Turness pointed to a different video examining footage of the Kremlin drone attack. In the video, a reporter gets into the weeds of the verification process, including comparing the scene to recent photos to confirm nothing was out of place. Another piece, which has BBC Verify branding, uses satellite imagery to identify fortifications built by Russia in Ukraine.
For publishers chasing scale and drive-by readers, there's little payoff to this type of "behind the scenes" reporting. But for outlets focused on developing direct relationships with readers, investments in trust have a larger return.
Case Study: Here’s how Austrian publisher VOL.AT implemented audio versions of articles.
Used Amazon Polly, the text-to-speech software.
Launched in the mobile app before rolling out to the web.
25% of listeners listen to the full article.
The feature increased time spent in the app overall.
And here’s the latest news in digital media:
Internal challenges at The Messenger. A number of journalists at the Messenger are unhappy with the focus on traffic and aggregation.
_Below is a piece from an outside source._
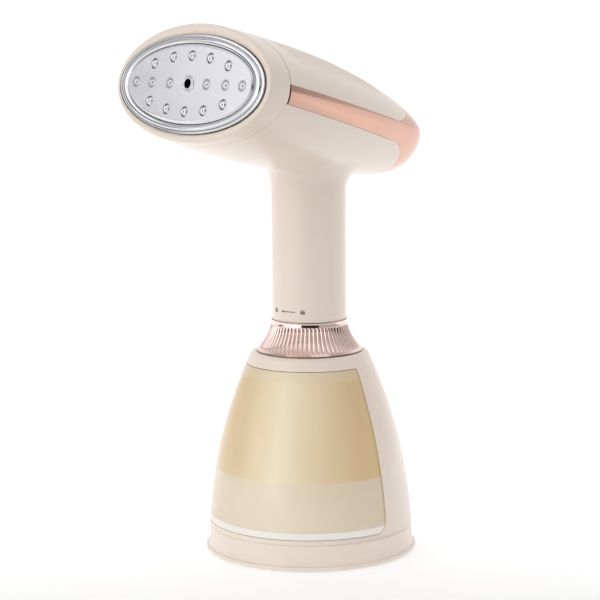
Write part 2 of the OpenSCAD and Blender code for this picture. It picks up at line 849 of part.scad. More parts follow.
// ---- electrics and button ----
board_y = 6.6;
board_t = 1.2;
flange_y = 12.2;
flange_t = 2;
switch_top = flange_y - button_travel - 0.1;

module circuit_board() {
    color(board_green) translate([-10, board_y, 146]) cube([20, board_t, 50]);
}

module microswitch() {
    low = board_y + board_t + 0.05;
    color(black) difference() {
        translate([-4, low, button_z - 4]) cube([8, switch_top - low, 8]);
        y_bar(1.5 + running, 0, button_z, low + 0.05, switch_top + 1);
    }
}

module switch_plunger() {
    color("firebrick") y_bar(1.5, 0, button_z, flange_y - button_travel - 0.2, flange_y - 0.05);
}

// Raised frame of the button, flush with the inside of the handle
module button_frame() {
    color(rose_gold) intersection() {
        difference() {
            slot_bar(frame_w - 0.2, button_l + 3, button_z, 10, handle_r + 5);
            slot_bar(button_w + 0.5, button_l + 0.5, button_z, 9, handle_r + 6);
        }
        turned_box(bore_r + 0.05, handle_r + 0.6, 140, 195);
    }
}

module steam_button() {
    color(cream) union() {
        slot_bar(button_w + 1.8, button_l + 1.8, button_z, flange_y, flange_y + flange_t);
        intersection() {
            slot_bar(button_w, button_l, button_z, flange_y + 1, handle_r + 5);
            cylinder_at(handle_r + 1.2, 140, 195);
        }
    }
}

module button_springs() {
    low = board_y + board_t + 0.05;
    color(steel) for (dz = [-10, 10]) translate([0, low, button_z + dz]) rotate([-90, 0, 0])
        coil_spring(2, 0.3, flange_y - 0.05 - low, 3);
}

module indicator_lens() {
    color([0.9, 0.5, 0.3, 0.7]) intersection() {
        y_bar(lens_r, 0, lens_z, 15, handle_r + 2);
        cylinder_at(handle_r + 0.3, 180, 200);
    }
}

module indicator_led() {
    color("white") y_bar(1.5, 0, lens_z, board_y + board_t + 0.05, 13);
}

cord_bore_r = 3.5;
module cord_gland() {
    color(black) difference() {
        union() {
            y_bar(gland_r, 0, gland_z, 12, handle_r);
            y_bar(gland_flange_r, 0, gland_z, handle_r - 1.4, handle_r + 1.6);
        }
        y_bar(cord_bore_r, 0, gland_z, 10, handle_r + 3);
    }
}

module terminal_block() {
    color(white_plastic) difference() {
        translate([-7, 1, cap_z + 3.3]) cube([14, 8, 7.5]);
        for (x = [-4, 0, 4]) y_bar(1.2, x, cap_z + 7, 4, 10);
    }
}

base_ring();
foot_pad();
tank_frame();
tank_floor();
water_tank();
neck_insert();
lock_ring();
lock_ring_core();
main_housing();
handle_neck();
handle_shell();
front_bezel();
top_cover();
trim_band();
lock_mark();
plate_rim();
steam_plate();
plate_seal();
centre_nozzle();
boiler_block();
boiler_gasket();
boiler_lid();
boiler_holder();
boiler_screws();
heating_element();
heater_terminals();
thermostat();
thermal_fuse();
inlet_elbow();
head_chassis();
chassis_screws();
end_cap();
spigot_seal();
dip_tube();
strainer();
suction_hose();
pressure_hose();
pump_body();
pump_coil();
pump_yoke();
pump_plunger();
pump_spring();
circuit_board();
microswitch();
switch_plunger();
button_frame();
steam_button();
button_springs();
indicator_lens();
indicator_led();
cord_gland();
terminal_block();
wires();
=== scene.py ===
"""Handheld garment steamer: the detailed visual model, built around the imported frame.

Shapes are worked out in millimetres and turned into metres when a mesh is made. The head's
skin uses the same formulas as the CAD part, so every visual piece lies where its CAD node lies.
"""

import json
import math

import bmesh
import bpy
import numpy as np
from mathutils import Matrix, Vector
from mathutils.geometry import delaunay_2d_cdt


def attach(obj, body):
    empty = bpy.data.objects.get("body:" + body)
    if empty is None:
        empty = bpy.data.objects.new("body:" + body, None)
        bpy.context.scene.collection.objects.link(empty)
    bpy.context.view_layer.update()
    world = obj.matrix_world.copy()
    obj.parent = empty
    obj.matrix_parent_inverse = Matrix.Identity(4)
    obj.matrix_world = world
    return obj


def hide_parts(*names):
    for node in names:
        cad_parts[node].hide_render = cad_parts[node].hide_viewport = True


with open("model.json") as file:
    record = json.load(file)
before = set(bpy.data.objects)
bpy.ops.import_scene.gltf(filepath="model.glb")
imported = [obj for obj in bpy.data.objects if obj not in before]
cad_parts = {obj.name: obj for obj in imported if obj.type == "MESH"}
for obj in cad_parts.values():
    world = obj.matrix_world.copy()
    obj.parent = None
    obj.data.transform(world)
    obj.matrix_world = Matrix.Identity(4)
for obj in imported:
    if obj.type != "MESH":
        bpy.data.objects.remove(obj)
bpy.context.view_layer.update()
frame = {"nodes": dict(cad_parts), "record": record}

MM = 0.001
TAU = 2 * math.pi

# ---- driving dimensions, in millimetres ----
TANK_R = 55.2
FOOT_R = 57.0
SHOULDER_H = 108.4
BASE_TOP = 13.7
WINDOW_LOW = 16.3
WINDOW_HIGH = 102.0
FLOOR_TOP = 20.3
WATER_LINE = 45.7
SHOULDER_TINT = 96.5        # above this height the tank's thick top is paler
WALL = 2.0
AXIS_R = 0.02               # a turned profile stops this far from its axis
SEAM = 0.1
WINDOW_TURN = math.radians(1.2)     # how far the window reaches past half way round, on each side
WINDOW_GAP = 0.28           # between the window and its frame
WINDOW_CORNER = 7.0         # radius of the window's lower corners
WINDOW_NOOK = 1.0           # radius of its upper corners
WINDOW_R = 53.0             # mean radius of the tank where the window's corners are
SKIN_TOP = 103.4            # the tank's curve ends here and the shoulder starts
CUP_OUTSIDE = 2.2           # how far the cup's wall lies inside the tank's curve
CUP_INSIDE = 4.2
NECK_R = 19.8
NECK_BORE = 17.6
NECK_TOP = 119.0

RING_LOW = SHOULDER_H + 0.1
RING_H = 17.2
RING_TOP = RING_LOW + RING_H
FLUTES = 60
FLUTE_DEPTH = 0.9

HANDLE_R = 20.0
HANDLE_LOW = 125.8
NECK_BLEND = 10.0

HEAD_L = 161.7
HEAD_TILT = math.radians(12.5)
HEAD_WALL = 2.2
FACE_Y = -84.3
FACE_Z = 254.2
FACE_HALF_W = 56.3
FACE_TOP = 31.4
FACE_LOW = 29.2
TAIL_HALF_W = 24.1
TAIL_TOP = 8.0
TAIL_LOW = 23.8
BELLY = 8.0
END_POWER = 17.8
END_ROUND = 2.6

RIB_COUNT = 21
RIB_PITCH = 3.75
RIB_START = 25.0
RIB_END = RIB_START + RIB_COUNT * RIB_PITCH
RIB_DEPTH = 0.7

COVER_FRONT = 14.6
STRIP_FRONT = 15.2
STRIP_TOP = 4.2
STRIP_LOW = -5.2
COVER_TAIL = (113.0, 25.3, 23.0)      # rear curve of the cover: centre s, centre v, radius
HOUSING_TAIL = (117.0, -29.5, 21.0)   # rear curve of the lower housing
SIDE_END = 113.0            # the trim's side strips end here and its tail starts
KEEL_R = 42.0               # mean radius of the head's underside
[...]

Politics editor Gregg Birnbaum quit after a spat with the company’s audience chief, saying “the rapacious and blind desperate chasing of traffic… has been a shock to the system and a disappointment to many of the outstanding quality journalists at The Messenger.”
Publishers are opting out of the Republican debates. While Fox News is set to host the first debate, other outlets including the New York Times and Politico didn't apply this time around. Hosting is costly, and some publishers are worried about the brand risk should a candidate engage aggressively with a moderator.
Reach created an AI-powered site. Reach, the UK-based publisher with brands including the Mirror, Star, and Daily Record, launched “My News Assistant,” which recommends stories from across its publications. Readers can personalize the recommendations by selecting their interests.
More on publishers & platforms:
TEGNA will no longer be acquired by Standard General.
The EU issued a record $1.3 billion GDPR fine to Meta for transferring data to the U.S.
TikTok sued Montana over its law banning the app.
More on AI:
An AI-generated hoax of a Pentagon explosion spread on Twitter from “verified” accounts, including one pretending to be Bloomberg.
Google is using AI to forecast floods.
AI is powering “interactive” personalized music for video games.